An interesting article from SI analyzes the top BCS teams from the last five years and where they get their talent. The two main criteria they examine are the percentage of in-state recruits and the percentage of recruits within 200 miles of the campus. We score 50.4% and 31.3%, respectively, while Alabama scores a whopping 70.2% and 54.2%. But these numbers are from the last 5 seasons, which incidently include four of the supposed worst in recent Alabama history. But they still land over 70% of their players from the Yellow Hammer state while we manage a scant half? Can this be right? During the Shula years, which most Bammers reminisce like Americans do the Carter presidency, they still managed to harvest almost 50% more of the domestic crop than we did. How can this be?

Here's the sad, cold truth: They've always been able to do it. Alabama has gotten the creme of the crop from the state for nearly a century. Sure, their dominance isn't anything like it was in the Bear years when Bama would sign guys just so no one else could have them, as was his modus operanti during the days of no scholarship limits. Couple that with the hard fact that if you wanted a remote chance of playing in the NFL in the days before 24/7 sports coverage, you chose a prestige name like Alabama, who had more exposure than any other southern team.
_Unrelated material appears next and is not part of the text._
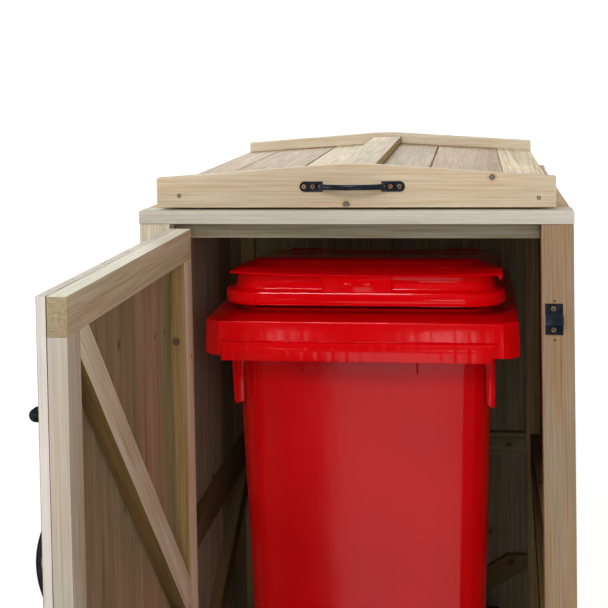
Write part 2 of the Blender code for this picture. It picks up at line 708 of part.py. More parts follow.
def bin_body(slide):
    skirt_foot = RIM_TOP - RIM_SKIRT
    flange = 0.965
    neck_top = RIM_TOP + 0.018
    rings = [
        (0.2175, 0.185, 0.640, 0.045, 0.012),
        (0.2475, 0.150, 0.700, 0.050, flange),
        (RIM_HALF - BIN_WALL, RIM_FRONT + BIN_WALL, RIM_BACK - BIN_WALL, 0.014, flange),
        (RIM_HALF - BIN_WALL, RIM_FRONT + BIN_WALL, RIM_BACK - BIN_WALL, 0.014, skirt_foot),
        (RIM_HALF, RIM_FRONT, RIM_BACK, 0.018, skirt_foot),
        (RIM_HALF - 0.002, RIM_FRONT + 0.001, RIM_BACK - 0.001, 0.018, RIM_TOP),
        (0.245, 0.178, 0.690, 0.050, RIM_TOP),
        (0.245, 0.178, 0.690, 0.050, neck_top),
        (0.240, 0.183, 0.685, 0.045, neck_top),
        (0.240, 0.183, 0.685, 0.045, RIM_TOP - 0.004),
        (0.2425, 0.156, 0.694, 0.045, RIM_TOP - 0.006),
        (0.2425, 0.156, 0.694, 0.045, flange - 0.010),
        (0.2135, 0.189, 0.636, 0.041, 0.012 + BIN_WALL),
    ]
    body = link("bin_body", loft(rings), PLASTIC["red"])
    axle_y = FRONT + AXLE_BACK
    housing_half = 0.195
    add(body, "axle_housing",
        box_mesh((BIN_X - housing_half, FRONT + 0.642, AXLE_HIGH - 0.028),
                 (BIN_X + housing_half, axle_y + 0.020, AXLE_HIGH + 0.032)))
    cut(body, "axle_bore",
        rod_mesh("x", (0, axle_y, AXLE_HIGH), AXLE_RADIUS + BORE_CLEAR, BIN_X - 0.3, BIN_X + 0.3))
    hinge_y = FRONT + BIN_HINGE_BACK
    lug = BIN_LUG
    for side, tag in ((-1, "left"), (1, "right")):
        for part, (inner, outer) in (("inner", (0.150, 0.166)), ("outer", (0.206, 0.222))):
            low, high = sorted((BIN_X + side * inner, BIN_X + side * outer))
            shape = [(FRONT + RIM_BACK - 0.012, RIM_TOP - 0.040),
                     (hinge_y, RIM_TOP - 0.010), (hinge_y + lug, BIN_HINGE_HIGH - lug),
                     (hinge_y + lug, BIN_HINGE_HIGH + lug), (hinge_y - lug, BIN_HINGE_HIGH + lug),
                     (hinge_y - lug, RIM_TOP + 0.006), (FRONT + RIM_BACK - 0.012, RIM_TOP - 0.004)]
            add(body, "hinge_lug_%s_%s" % (part, tag), prism_mesh(shape, "x", low, high))
    grip_y = hinge_y + 0.002
    grip_z = BIN_HINGE_HIGH - 0.036
    add(body, "rear_grip", rod_mesh("x", (0, grip_y, grip_z), 0.0125, BIN_X - 0.158,
                                    BIN_X + 0.158, 20))
    cut(body, "hinge_rod_bore",
        rod_mesh("x", (0, hinge_y, BIN_HINGE_HIGH), ROD_RADIUS + BORE_CLEAR, BIN_X - 0.3,
                 BIN_X + 0.3, 16))
    smooth(body)
    hang(body, slide)


def lid_fall(v):
    """Lower a point of the bin's lid towards its back, the higher parts more."""
    share = min(max((v.co.y - FRONT - LID_FALL_START) / LID_FALL_LONG, 0.0), 1.0)
    rise = v.co.z - RIM_TOP
    v.co.z -= share * rise * (0.234 + 6.0 * max(0.0, rise - 0.047))


def bin_lid(hinge):
    """Lid with a drip skirt, a recessed band and a grip lip all round."""
    back = 0.742
    rings = [
        (0.247, 0.168, back - 0.022, 0.050, 1.062),
        (0.247, 0.168, back - 0.022, 0.050, 1.043),
        (0.2615, 0.1545, back - 0.0065, 0.062, 1.040),
        (0.2615, 0.1545, back - 0.0065, 0.062, 1.016),
        (0.2660, 0.1505, back - 0.0025, 0.066, 1.016),
        (0.2680, 0.1485, back - 0.0005, 0.068, 1.044),
        (0.252, 0.163, back - 0.015, 0.055, 1.048),
        (0.252, 0.163, back - 0.015, 0.055, 1.076),
        (0.262, 0.145, back - 0.004, 0.030, 1.078),
        (0.262, 0.145, back - 0.004, 0.030, 1.083),
        (0.235, 0.180, back - 0.040, 0.060, 1.093),
        (0.190, 0.240, back - 0.100, 0.060, 1.101),
    ]
    shell = loft(rings)
    for v in shell.verts:
        lid_fall(v)
    lid = link("bin_lid", shell, PLASTIC["red"])
    hinge_y = FRONT + BIN_HINGE_BACK
    for side, tag in ((-1, "left"), (1, "right")):
        low, high = sorted((BIN_X + side * 0.1665, BIN_X + side * 0.2055))
        shape = [(FRONT + back - 0.010, BIN_HINGE_HIGH - 0.011),
                 (hinge_y - 0.008, BIN_HINGE_HIGH - 0.008),
                 (hinge_y + 0.006, BIN_HINGE_HIGH - 0.008),
                 (hinge_y + 0.009, BIN_HINGE_HIGH),
                 (hinge_y + 0.006, BIN_HINGE_HIGH + 0.008),
                 (FRONT + back - 0.010, BIN_HINGE_HIGH + 0.002)]
        add(lid, "hinge_arm_" + tag, prism_mesh(shape, "x", low, high))
    cut(lid, "lid_rod_bore",
        rod_mesh("x", (0, hinge_y, BIN_HINGE_HIGH), ROD_RADIUS + BORE_CLEAR, BIN_X - 0.3,
                 BIN_X + 0.3, 16))
    smooth(lid)
    hang(lid, hinge)


def bin_axle_and_wheels(slide):
    y, z = FRONT + AXLE_BACK, AXLE_HIGH
    reach = WHEEL_INNER + WHEEL_WIDE + 0.006
    hang(link("bin_axle", rod_mesh("x", (0, y, z), AXLE_RADIUS, BIN_X - reach, BIN_X + reach),
              METAL["zinc"]), slide)
    hang(link("bin_hinge_rod",
              rod_mesh("x", (0, FRONT + BIN_HINGE_BACK, BIN_HINGE_HIGH), ROD_RADIUS,
                       BIN_X - 0.226, BIN_X + 0.226, 16), METAL["zinc"]), slide)
    bore = AXLE_RADIUS + BORE_CLEAR
    hub = 0.032
    half = WHEEL_WIDE / 2
    dish = 0.010
    shoulder = 0.006
    section = [(bore, -half), (hub, -half), (hub + 0.004, -half + dish),
               (WHEEL_RADIUS - 0.030, -half + dish), (WHEEL_RADIUS - 0.026, -half),
               (WHEEL_RADIUS - shoulder, -half), (WHEEL_RADIUS, -half + shoulder),
               (WHEEL_RADIUS, half - shoulder), (WHEEL_RADIUS - shoulder, half),
               (WHEEL_RADIUS - 0.026, half), (WHEEL_RADIUS - 0.030, half - dish),
               (hub + 0.004, half - dish), (hub, half), (bore, half)]
    segments = 40
    for side, name in ((-1, "left"), (1, "right")):
        bm = bmesh.new()
        rings = []
        for i in range(segments):
            turn = 2 * math.pi * i / segments
            rings.append([bm.verts.new((w, r * math.cos(turn), r * math.sin(turn)))
                          for r, w in section])
        for one, two in zip(rings, rings[1:] + rings[:1]):
            for k in range(len(section)):
                j = (k + 1) % len(section)
                bm.faces.new((one[k], one[j], two[j], two[k]))
        hub_centre = empty("wheel_axis_" + name,
                           (BIN_X + side * (WHEEL_INNER + half), y, z))
        hub_centre.parent = slide
        hub_centre.location = hub_centre.location - slide.location
        wheel = link("bin_wheel_" + name, bm, PLASTIC["rubber"], hub_centre)
        smooth(wheel)


# ---------------------------------------------------------------- assembly
def build():
    clear_scene()
    make_materials()
    front_posts()
    rear_posts()
    walls()
    ledges()
    wall_braces()
    head_rail()
    roof_frame()
    bolt_keep()

    lid_hinge = empty("roof_lid_hinge",
                      (0, FRONT + LID_HINGE_BACK, FRAME_TOP + LID_HINGE_RISE))
    lid_fascias(lid_hinge)
    lid_boards(lid_hinge)
    lid_battens(lid_hinge)
    lid_hinges(lid_hinge)
    lid_pull_place = Vector((0, FRONT + LID_FRONT - GAP, FRAME_TOP + 0.0425))
    bow_handle("lid_pull", lid_hinge, lid_pull_place - lid_hinge.location)

    door_hinge = empty("door_hinge", (HINGE_LINE_X, HINGE_LINE_Y, 0), -DOOR_OPEN)
    door_boards(door_hinge)
    door_frame(door_hinge)
    door_hinges(door_hinge)
    bolt(door_hinge)
    bow_handle("door_pull", door_hinge, (0.615, DOOR_FACE - GAP, 0.817), upright=True)

    bin_slide = empty("bin_slide", (BIN_X, FRONT + AXLE_BACK, 0))
    bin_body(bin_slide)
    bin_axle_and_wheels(bin_slide)
    bin_lid_hinge = empty("bin_lid_hinge", (BIN_X, FRONT + BIN_HINGE_BACK, BIN_HINGE_HIGH))
    bin_lid(bin_lid_hinge)


build()
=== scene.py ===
"""Looks for the timber bin store: planed pine with grain, black ironmongery, a moulded red bin.

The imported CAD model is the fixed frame.  A new piece is shaped from its CAD node's own mesh
or box, rides on that node's body and stands for the node.  Units are metres and +Z is up.
The door side faces -Y.
"""
import json
import math
import random
from collections import namedtuple

import bmesh
import bpy
from mathutils import Matrix, Vector, noise


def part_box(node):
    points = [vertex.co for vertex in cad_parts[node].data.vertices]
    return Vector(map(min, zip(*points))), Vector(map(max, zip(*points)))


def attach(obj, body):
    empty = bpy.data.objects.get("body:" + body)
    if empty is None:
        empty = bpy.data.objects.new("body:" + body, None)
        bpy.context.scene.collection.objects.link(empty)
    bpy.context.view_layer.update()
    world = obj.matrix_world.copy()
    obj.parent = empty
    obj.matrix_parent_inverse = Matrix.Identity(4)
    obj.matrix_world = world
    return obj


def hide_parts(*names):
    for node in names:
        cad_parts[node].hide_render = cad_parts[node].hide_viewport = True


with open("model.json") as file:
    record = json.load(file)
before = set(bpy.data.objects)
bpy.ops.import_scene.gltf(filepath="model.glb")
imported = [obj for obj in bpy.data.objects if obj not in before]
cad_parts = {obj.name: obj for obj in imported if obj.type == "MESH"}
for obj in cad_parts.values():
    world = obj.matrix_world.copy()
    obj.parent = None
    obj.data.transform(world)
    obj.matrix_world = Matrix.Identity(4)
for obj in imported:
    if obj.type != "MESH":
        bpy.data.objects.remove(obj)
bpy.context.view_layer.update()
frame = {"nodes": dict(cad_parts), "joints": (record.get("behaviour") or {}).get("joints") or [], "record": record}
NODES = frame["nodes"]
JOINTS = {joint["name"]: joint for joint in frame["joints"]}
BODY_OF = {node: body for body, members in frame["record"]["behaviour"]["bodies"].items()
           for node in members}

ALONG_X = Vector((1, 0, 0))
ALONG_Y = Vector((0, 1, 0))
ALONG_Z = Vector((0, 0, 1))
HERE = Matrix.Identity(4)


def frame_of(across, inward, along):
    """A frame whose x runs across the boards, y into the wood and z along the boards."""
    return Matrix((across, inward, along)).transposed().to_4x4()


hinge = JOINTS["door_swing"]["pos_m"]
DOOR = (Matrix.Translation((hinge[0], hinge[1], 0.0))
        @ Matrix.Rotation(math.radians(JOINTS["door_swing"]["range_deg"][0]), 4, "Z"))


# ---------------------------------------------------------------- shader graphs
def srgb(red, green, blue):
    """Linear colour from 0-255 display values."""
    def linear(value):
        value /= 255
        return value / 12.92 if value <= 0.04045 else ((value + 0.055) / 1.055) ** 2.4
    return (linear(red), linear(green), linear(blue), 1.0)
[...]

Those were the days of the big-name schools, and like cotton, Alabama was king, so they generally did get the pick of the litter. I guess it could be worse. Anyone see Texas' lockdown of in-state talent in that chart?
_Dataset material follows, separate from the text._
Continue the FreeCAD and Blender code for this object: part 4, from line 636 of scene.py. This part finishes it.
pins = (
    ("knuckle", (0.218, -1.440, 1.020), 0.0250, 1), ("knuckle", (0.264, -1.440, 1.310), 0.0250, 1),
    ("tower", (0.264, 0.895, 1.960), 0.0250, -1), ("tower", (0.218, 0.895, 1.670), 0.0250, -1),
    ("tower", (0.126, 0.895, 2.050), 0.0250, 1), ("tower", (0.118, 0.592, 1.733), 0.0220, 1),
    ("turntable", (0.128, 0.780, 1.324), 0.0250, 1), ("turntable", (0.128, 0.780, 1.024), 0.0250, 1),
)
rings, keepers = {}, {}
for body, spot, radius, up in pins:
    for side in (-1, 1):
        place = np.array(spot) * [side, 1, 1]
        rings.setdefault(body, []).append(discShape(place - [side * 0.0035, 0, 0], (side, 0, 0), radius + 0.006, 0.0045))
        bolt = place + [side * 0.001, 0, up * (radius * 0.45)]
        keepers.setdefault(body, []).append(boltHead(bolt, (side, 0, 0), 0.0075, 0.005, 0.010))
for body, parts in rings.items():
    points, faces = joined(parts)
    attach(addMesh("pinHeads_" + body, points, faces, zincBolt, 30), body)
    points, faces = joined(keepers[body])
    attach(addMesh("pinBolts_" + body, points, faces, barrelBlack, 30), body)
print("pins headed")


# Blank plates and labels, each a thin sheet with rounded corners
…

But all this time since they hired Saban we've been hearing about how they're going to reestablish their recruiting superiority in the state. No more soup for you, Barners! Come back, ten jears!!! News flash, Gumps: You never lost it. You just weren't able to show anything for it with your coaching. Saban may not have to be quite the rehabilitation specialist you thought you needed. Sure, it helps that he's recognized as a persistent recruiter, but all he has to do is get some average ROI from these blue-chippers for the balance sheet to get back into the black. That's something we at Auburn know a little bit about, having done it with lower-quality investment grades for decades.

Saban is definitely pulling in more out of state recruits than probably any Tide coach in history, so I'll be curious to check those numbers again in another 3-4 years. Even I want to throw a flag on Nick's encroachment into the West Georgia/Atlanta market the past three recruiting seasons. I thought we had exclusive rights there for poaching Georgia talent. I don't think we're going to lay down for them though. In between Tuscaloosa and Athens is a nice happy medium for kids that don't like the color red. We'll take it.

I guess in the end, Bammers just needed something to rub in our face two years ago when they threw the Hail Mary that Nick caught in Miami. They thought they were reclaiming something that they never quite relinquished. And like their estimation of national championships, the true numbers were a little off.